Miuccia Prada, 76, took a different direction. Instead of working alone, she has been designing Prada's collections since 2020 together with Belgian designer Raf Simons (who is almost twenty years her junior). Her son, Lorenzo Bertelli, is Executive Director of the publicly listed Prada Group and is set to become CEO in the future.
With the purchase of Versace at the beginning of the year, the Prada Group is now on the verge of overtaking its domestic competitors. By 2024, it had already generated more revenue than the Armani Group and Only The Brave, owners of labels like Marni and Diesel, combined. With such multi-brand groups, the Italians could catch up with the French in the future, said Carlo Capasa, chairman of the Italian Fashion Federation, in a recent interview .

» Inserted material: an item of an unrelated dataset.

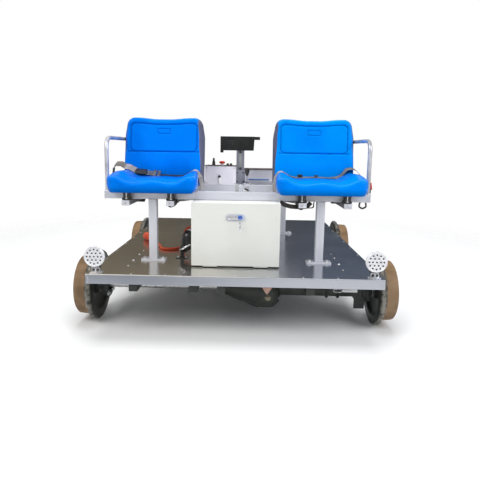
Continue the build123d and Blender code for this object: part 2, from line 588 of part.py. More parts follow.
door_levels = (DECK_TOP + DOOR_BOTTOM_GAP, box_top)
door = span((-BOX_HALF_WIDTH, BOX_HALF_WIDTH), (box_front, box_front + DOOR_THICKNESS), door_levels)
door -= span((-BOX_HALF_WIDTH + BOX_SHEET, BOX_HALF_WIDTH - BOX_SHEET),
             (box_front + BOX_SHEET, box_front + DOOR_THICKNESS + 1),
             (door_levels[0] + BOX_SHEET, door_levels[1] - BOX_SHEET))
for hinge_x in HINGE_X:
    knuckle_x = (hinge_x - KNUCKLE_LENGTH / 2, hinge_x + KNUCKLE_LENGTH / 2)
    knuckle = rod((knuckle_x[0], hinge_y, hinge_z), (1, 0, 0), HINGE_RADIUS, KNUCKLE_LENGTH)
    knuckle += span(knuckle_x, (hinge_y - LEAF_THICKNESS / 2, hinge_y + LEAF_THICKNESS / 2),
                    (hinge_z, door_levels[0] + BOX_SHEET))
    knuckle -= rod((knuckle_x[0] - 1, hinge_y, hinge_z), (1, 0, 0),
                   HINGE_PIN_RADIUS + RUNNING_CLEARANCE, KNUCKLE_LENGTH + 2)
    door += knuckle
save("storage_box_door", door)

# Door latch: a pill-shaped plate with a turning grip, below the top of the door
LATCH_LENGTH = 92.0
LATCH_HEIGHT = 33.0
LATCH_PLATE = 5.0
LATCH_GRIP = (52.0, 20.0, 9.0)
LATCH_FROM_TOP = 66.0
latch = extrude(SlotOverall(LATCH_LENGTH, LATCH_HEIGHT), amount=LATCH_PLATE)
latch += extrude(SlotOverall(LATCH_GRIP[0], LATCH_GRIP[1]), amount=LATCH_GRIP[2])
save("door_latch", Pos(0, box_front, box_top - LATCH_FROM_TOP) * Rot(X=90) * latch)

# Battery: one closed block at the back of the storage box
BATTERY_SIZE = (360.0, 250.0, 210.0)
BATTERY_GAP = 10.0
battery_rear = box_rear - BOX_SHEET - BATTERY_GAP
save("battery_pack", span(
    (-BATTERY_SIZE[0] / 2, BATTERY_SIZE[0] / 2), (battery_rear - BATTERY_SIZE[1], battery_rear),
    (DECK_TOP + BOX_SHEET, DECK_TOP + BOX_SHEET + BATTERY_SIZE[2])))


# Control box: a sheet metal box on the middle rail with a lid, knobs and a stop button
CONTROL_X = (-196.0, -16.0)
CONTROL_DEPTH = 110.0
CONTROL_HEIGHT = 112.0
CONTROL_LID = 4.0
CONTROL_LID_LIP = 2.0
CONTROL_CORNER = 3.0
STOP_BUTTON_X = -100.0
TOGGLE_X = -150.0
SMALL_KNOB_X = (-67.0, -48.0)
SMALL_KNOB_RINGS = ((9.0, 4.0), (6.5, 8.0))
STOP_BUTTON_RINGS = ((15.0, 3.0), (9.0, 7.0), (17.0, 14.0))
TOGGLE_RINGS = ((10.0, 5.0), (9.0, 14.0), (5.5, 20.0))
SWITCH_X = -112.0
SWITCH_DROP = 64.0
SWITCH_KNOB = (8.0, 10.0)
SWITCH_LEVER = (7.0, 5.0, 34.0)
control_y = (MIDDLE_RAIL_Y - FRAME_TUBE / 2, MIDDLE_RAIL_Y - FRAME_TUBE / 2 + CONTROL_DEPTH)
control_middle_y = sum(control_y) / 2
control_top = RAIL_TOP + CONTROL_HEIGHT
control_body = span(CONTROL_X, control_y, (RAIL_TOP, control_top - CONTROL_LID))
control_body = fillet(control_body.edges().filter_by(Axis.Z), CONTROL_CORNER)
save("control_box_body", control_body)
save("control_box_lid", span(
    (CONTROL_X[0] - CONTROL_LID_LIP, CONTROL_X[1] + CONTROL_LID_LIP),
    (control_y[0] - CONTROL_LID_LIP, control_y[1] + CONTROL_LID_LIP),
    (control_top - CONTROL_LID, control_top)))


def knob(x, y, base, rings):
    """Stacked rings on the lid, each with a radius and a height."""
    level = base
    shape = None
    for radius, height in rings:
        ring = rod((x, y, level), (0, 0, 1), radius, height)
        shape = ring if shape is None else shape + ring
        level += height
    return shape


save("control_stop_button", knob(
    STOP_BUTTON_X, control_middle_y, control_top, STOP_BUTTON_RINGS))
toggle = knob(TOGGLE_X, control_middle_y, control_top, TOGGLE_RINGS)
small_knobs = [knob(x, control_middle_y, control_top, SMALL_KNOB_RINGS) for x in SMALL_KNOB_X]
switch_z = control_top - SWITCH_DROP
front_knob = rod((SWITCH_X, control_y[0], switch_z), (0, -1, 0), SWITCH_KNOB[0], SWITCH_KNOB[1])
save("control_knobs", toggle, *small_knobs, front_knob)
lever_top = switch_z - SWITCH_KNOB[0]
save("control_switch_lever", span(
    (SWITCH_X - SWITCH_LEVER[0] / 2, SWITCH_X + SWITCH_LEVER[0] / 2),
    (control_y[0] - SWITCH_LEVER[1], control_y[0]), (lever_top - SWITCH_LEVER[2], lever_top)))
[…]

According to the consulting firm Bain & Company, around half of all luxury products are manufactured in Italy.
But like other European brands, Italian brands are suffering from weaker demand for luxury goods and rising production costs. More than 2,000 factories closed in Italy in 2024. Meanwhile, Chinese luxury labels are emerging that could pose a future threat to European dominance there.
Added to this is the crisis surrounding domestic craftsmanship. "Made in Italy" was long considered a safe bet. But revelations about working conditions in Italian factories have shattered this trust. According to investigations by the Milan public prosecutor's office, illegal workers toil in illegal workshops on the outskirts of Milan for up to ninety hours a week for rock-bottom wages. Luxury brands then resell these products at top prices. Armani, too, has already been sanctioned by an Italian court for similar abuses at its suppliers. The luxury labels' statements always sound roughly the same: They were unaware of the situation and immediately terminated their collaboration.
The next few years will be crucial for an industry that has shaped a nation's cultural identity and gross domestic product. Giorgio Armani, long a particularly bright and steadfast guiding light, will no longer be there to light the way. What remains is his name, his incomparable style—and the empire he left behind.